Wireless communication devices and technologies are becoming ever more prevalent. Wireless communication devices generally transmit and receive communication signals. A signal received by a communication device is processed to recover the transmitted information signal. A receiver in a communication device generally includes filtering, amplifying, demodulating, decoding, and other processing elements. A receiver may include a low noise amplifier (LNA), or a number of LNAs and one or more active and/or passive matching circuits, filtering circuits and switching circuits as part of a receiver “front-end” configured to process one or more communication signals.

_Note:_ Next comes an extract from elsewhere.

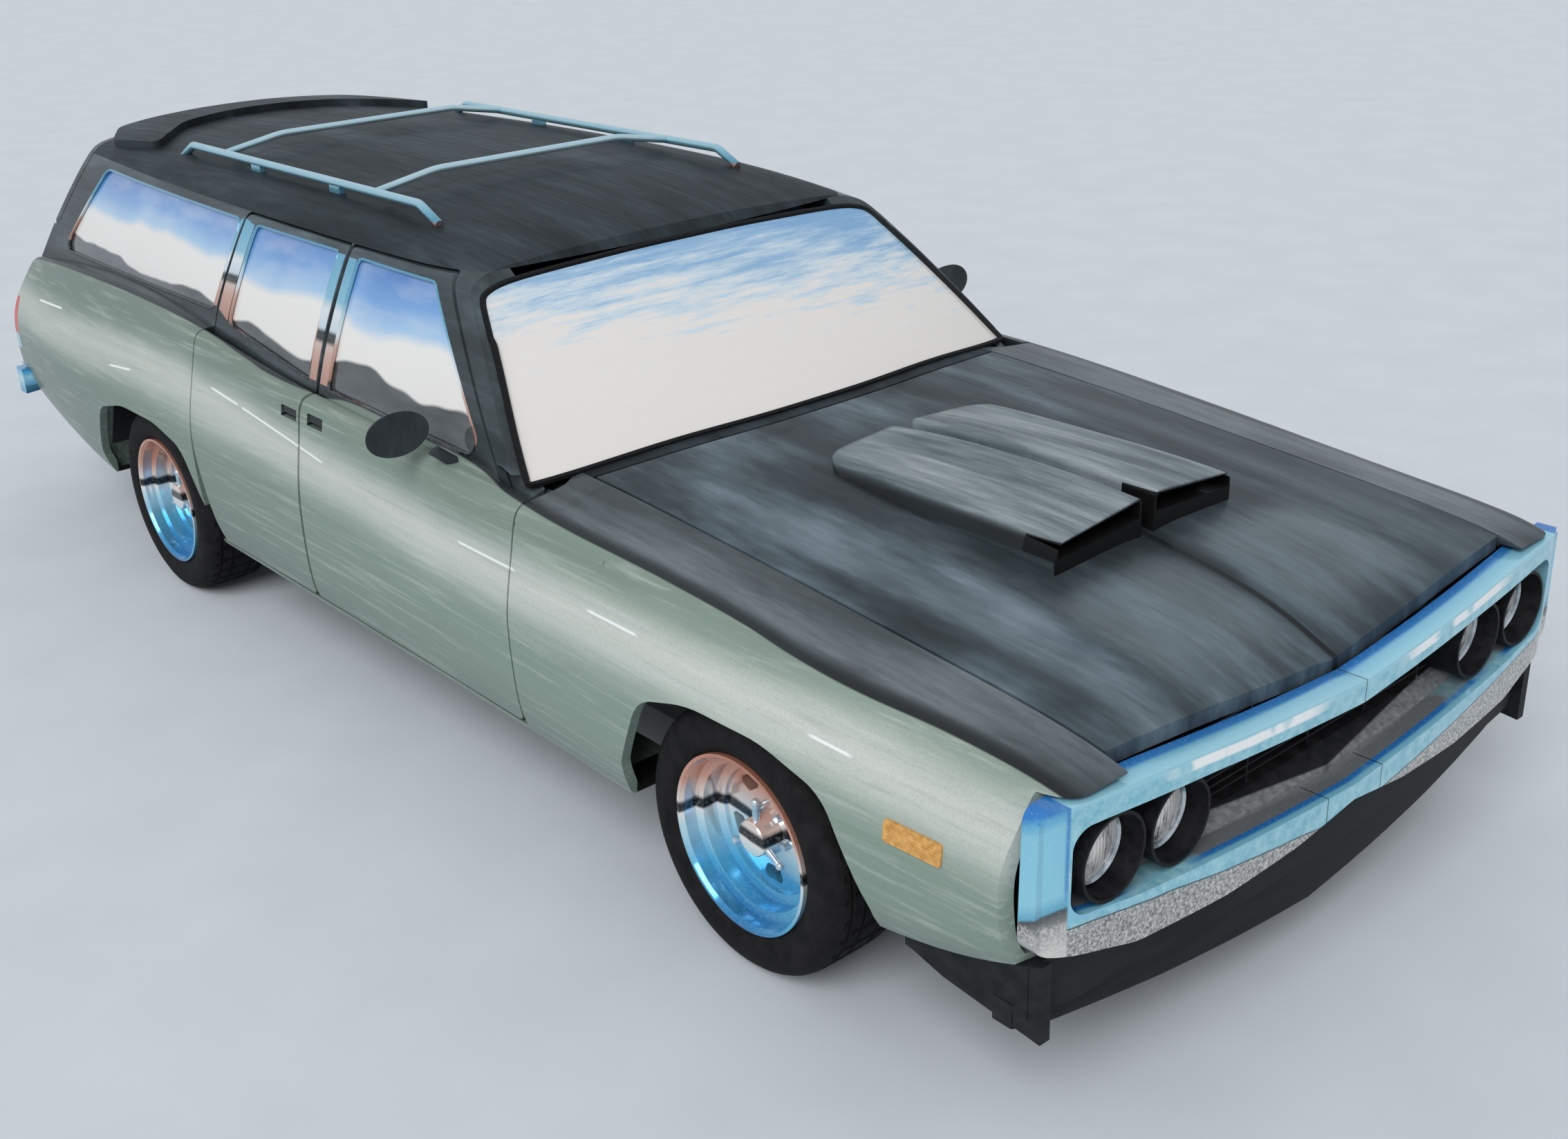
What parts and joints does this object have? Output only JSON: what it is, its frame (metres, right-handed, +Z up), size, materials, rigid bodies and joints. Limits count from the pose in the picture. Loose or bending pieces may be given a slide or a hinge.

One such communication signal may be referred to as an LTE-LAA (licensed assisted access) communication signal. LTE-LAA is a technology that allows an LTE communication device access to unlicensed communication spectrum to complement a licensed access mobile network, such as an LTE network, a 5G network, or another licensed access mobile network. A WLAN communication signal also typically uses unlicensed communication spectrum. Examples of a WLAN signal include WiFi, or other communication signals that use unlicensed communication spectrum in the range of, for example, 5 GHz to 6 GHz.
As wireless communication devices continue to evolve, a single communication device may be configured to process multiple received signals on multiple communication frequencies and at multiple power levels. For example, a communication device may process LTE-LAA communication signals and WLAN communications signals concurrently.